STATED PROBLEM>
Repeat exactly the lines from the one containing "handle_shell_left();" through the one containing "obj.parent = empty", both lines included, please, without any other lines.

SUPPLIED MATERIAL>
========
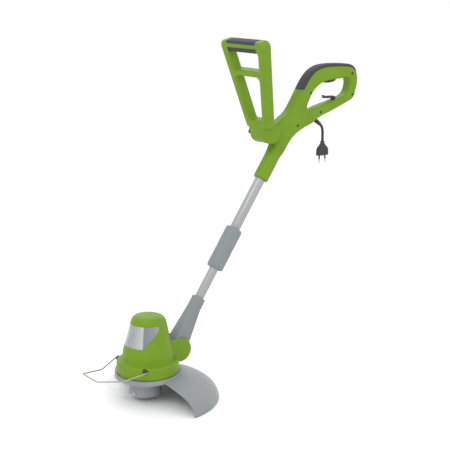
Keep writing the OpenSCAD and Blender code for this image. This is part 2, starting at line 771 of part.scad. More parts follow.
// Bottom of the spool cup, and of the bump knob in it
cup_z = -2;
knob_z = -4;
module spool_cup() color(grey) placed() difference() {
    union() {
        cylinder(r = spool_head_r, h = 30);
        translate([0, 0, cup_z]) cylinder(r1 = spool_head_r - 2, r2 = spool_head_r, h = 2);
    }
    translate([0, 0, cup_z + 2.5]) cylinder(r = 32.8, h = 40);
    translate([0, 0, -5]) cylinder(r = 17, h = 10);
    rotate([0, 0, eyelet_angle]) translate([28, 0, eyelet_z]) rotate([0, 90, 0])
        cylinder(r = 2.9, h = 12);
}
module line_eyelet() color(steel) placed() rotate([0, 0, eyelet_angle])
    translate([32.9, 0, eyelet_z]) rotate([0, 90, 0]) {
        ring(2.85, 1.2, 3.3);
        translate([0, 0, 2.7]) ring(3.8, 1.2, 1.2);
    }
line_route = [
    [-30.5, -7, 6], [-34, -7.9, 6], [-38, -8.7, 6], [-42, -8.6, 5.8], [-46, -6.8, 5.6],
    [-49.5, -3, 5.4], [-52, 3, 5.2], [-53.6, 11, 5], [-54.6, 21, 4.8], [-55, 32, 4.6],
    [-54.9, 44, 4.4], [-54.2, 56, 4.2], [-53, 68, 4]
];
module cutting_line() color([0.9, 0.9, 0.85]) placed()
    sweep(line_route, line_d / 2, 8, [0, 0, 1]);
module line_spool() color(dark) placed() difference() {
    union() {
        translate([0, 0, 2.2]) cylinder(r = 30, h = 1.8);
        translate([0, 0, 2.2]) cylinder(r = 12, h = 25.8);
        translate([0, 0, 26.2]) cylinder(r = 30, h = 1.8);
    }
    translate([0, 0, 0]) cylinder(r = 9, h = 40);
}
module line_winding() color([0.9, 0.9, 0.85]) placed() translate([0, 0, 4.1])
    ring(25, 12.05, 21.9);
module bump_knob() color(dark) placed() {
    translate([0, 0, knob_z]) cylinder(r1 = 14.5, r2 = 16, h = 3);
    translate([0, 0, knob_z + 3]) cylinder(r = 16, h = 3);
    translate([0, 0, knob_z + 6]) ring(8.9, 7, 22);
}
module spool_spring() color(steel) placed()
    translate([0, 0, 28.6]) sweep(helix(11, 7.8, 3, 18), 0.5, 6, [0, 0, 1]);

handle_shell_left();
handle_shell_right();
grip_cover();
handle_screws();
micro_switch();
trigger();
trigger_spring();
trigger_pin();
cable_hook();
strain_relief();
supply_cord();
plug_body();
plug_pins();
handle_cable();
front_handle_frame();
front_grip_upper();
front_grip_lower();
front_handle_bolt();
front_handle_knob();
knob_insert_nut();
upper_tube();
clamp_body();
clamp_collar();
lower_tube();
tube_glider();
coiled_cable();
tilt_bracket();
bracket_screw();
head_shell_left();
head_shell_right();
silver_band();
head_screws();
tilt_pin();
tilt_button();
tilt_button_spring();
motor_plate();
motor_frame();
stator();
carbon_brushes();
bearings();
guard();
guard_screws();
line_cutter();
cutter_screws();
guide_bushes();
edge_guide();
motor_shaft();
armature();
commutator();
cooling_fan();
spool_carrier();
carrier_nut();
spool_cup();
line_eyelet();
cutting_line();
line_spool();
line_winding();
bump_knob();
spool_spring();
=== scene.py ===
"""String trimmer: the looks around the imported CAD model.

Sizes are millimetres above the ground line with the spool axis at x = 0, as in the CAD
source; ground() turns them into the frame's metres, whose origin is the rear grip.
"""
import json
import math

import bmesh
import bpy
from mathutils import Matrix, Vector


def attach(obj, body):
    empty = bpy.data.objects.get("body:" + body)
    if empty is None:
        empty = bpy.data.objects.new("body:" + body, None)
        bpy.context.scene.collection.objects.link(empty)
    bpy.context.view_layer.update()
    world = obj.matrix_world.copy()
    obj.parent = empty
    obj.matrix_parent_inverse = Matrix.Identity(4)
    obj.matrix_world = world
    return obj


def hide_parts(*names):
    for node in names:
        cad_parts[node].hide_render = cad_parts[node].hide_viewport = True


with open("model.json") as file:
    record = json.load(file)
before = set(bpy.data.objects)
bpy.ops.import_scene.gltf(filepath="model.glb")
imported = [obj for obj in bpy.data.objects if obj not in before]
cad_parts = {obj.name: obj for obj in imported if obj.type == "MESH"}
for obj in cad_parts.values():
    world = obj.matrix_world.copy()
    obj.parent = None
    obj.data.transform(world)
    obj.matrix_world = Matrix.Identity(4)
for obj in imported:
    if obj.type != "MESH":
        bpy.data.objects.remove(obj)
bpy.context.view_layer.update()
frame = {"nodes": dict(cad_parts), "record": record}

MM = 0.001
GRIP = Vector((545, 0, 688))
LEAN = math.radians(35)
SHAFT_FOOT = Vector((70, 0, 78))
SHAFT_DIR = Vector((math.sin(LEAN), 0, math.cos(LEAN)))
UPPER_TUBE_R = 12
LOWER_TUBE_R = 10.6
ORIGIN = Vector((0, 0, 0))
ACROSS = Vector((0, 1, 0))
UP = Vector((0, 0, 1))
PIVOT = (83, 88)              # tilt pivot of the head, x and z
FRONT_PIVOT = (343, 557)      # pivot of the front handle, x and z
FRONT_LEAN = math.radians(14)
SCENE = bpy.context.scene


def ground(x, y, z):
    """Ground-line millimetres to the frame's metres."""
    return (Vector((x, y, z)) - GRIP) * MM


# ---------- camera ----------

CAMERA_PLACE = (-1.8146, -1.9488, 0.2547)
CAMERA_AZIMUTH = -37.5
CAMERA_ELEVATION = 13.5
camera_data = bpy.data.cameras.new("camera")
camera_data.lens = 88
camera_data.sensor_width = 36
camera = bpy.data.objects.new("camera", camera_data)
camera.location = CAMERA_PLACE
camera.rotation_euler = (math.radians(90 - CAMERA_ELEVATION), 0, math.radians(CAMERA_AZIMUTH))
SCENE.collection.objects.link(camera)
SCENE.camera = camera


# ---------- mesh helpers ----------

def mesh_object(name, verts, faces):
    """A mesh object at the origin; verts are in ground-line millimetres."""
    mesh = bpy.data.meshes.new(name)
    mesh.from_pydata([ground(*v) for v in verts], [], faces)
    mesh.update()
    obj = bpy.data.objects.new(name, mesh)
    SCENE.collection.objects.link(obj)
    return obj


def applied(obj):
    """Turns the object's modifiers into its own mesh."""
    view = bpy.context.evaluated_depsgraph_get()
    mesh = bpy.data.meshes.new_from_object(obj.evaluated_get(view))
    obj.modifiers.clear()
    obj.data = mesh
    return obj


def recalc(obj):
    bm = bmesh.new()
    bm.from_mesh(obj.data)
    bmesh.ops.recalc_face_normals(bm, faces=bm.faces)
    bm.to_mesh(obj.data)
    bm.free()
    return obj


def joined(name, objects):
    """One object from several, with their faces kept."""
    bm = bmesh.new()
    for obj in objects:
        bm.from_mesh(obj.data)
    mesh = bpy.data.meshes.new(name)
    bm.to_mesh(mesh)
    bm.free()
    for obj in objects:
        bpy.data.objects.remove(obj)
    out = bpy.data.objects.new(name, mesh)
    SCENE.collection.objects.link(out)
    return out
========
CORRECT OUTPUT>
handle_shell_left();
handle_shell_right();
grip_cover();
handle_screws();
micro_switch();
trigger();
trigger_spring();
trigger_pin();
cable_hook();
strain_relief();
supply_cord();
plug_body();
plug_pins();
handle_cable();
front_handle_frame();
front_grip_upper();
front_grip_lower();
front_handle_bolt();
front_handle_knob();
knob_insert_nut();
upper_tube();
clamp_body();
clamp_collar();
lower_tube();
tube_glider();
coiled_cable();
tilt_bracket();
bracket_screw();
head_shell_left();
head_shell_right();
silver_band();
head_screws();
tilt_pin();
tilt_button();
tilt_button_spring();
motor_plate();
motor_frame();
stator();
carbon_brushes();
bearings();
guard();
guard_screws();
line_cutter();
cutter_screws();
guide_bushes();
edge_guide();
motor_shaft();
armature();
commutator();
cooling_fan();
spool_carrier();
carrier_nut();
spool_cup();
line_eyelet();
cutting_line();
line_spool();
line_winding();
bump_knob();
spool_spring();
=== scene.py ===
"""String trimmer: the looks around the imported CAD model.

Sizes are millimetres above the ground line with the spool axis at x = 0, as in the CAD
source; ground() turns them into the frame's metres, whose origin is the rear grip.
"""
import json
import math

import bmesh
import bpy
from mathutils import Matrix, Vector


def attach(obj, body):
    empty = bpy.data.objects.get("body:" + body)
    if empty is None:
        empty = bpy.data.objects.new("body:" + body, None)
        bpy.context.scene.collection.objects.link(empty)
    bpy.context.view_layer.update()
    world = obj.matrix_world.copy()
    obj.parent = empty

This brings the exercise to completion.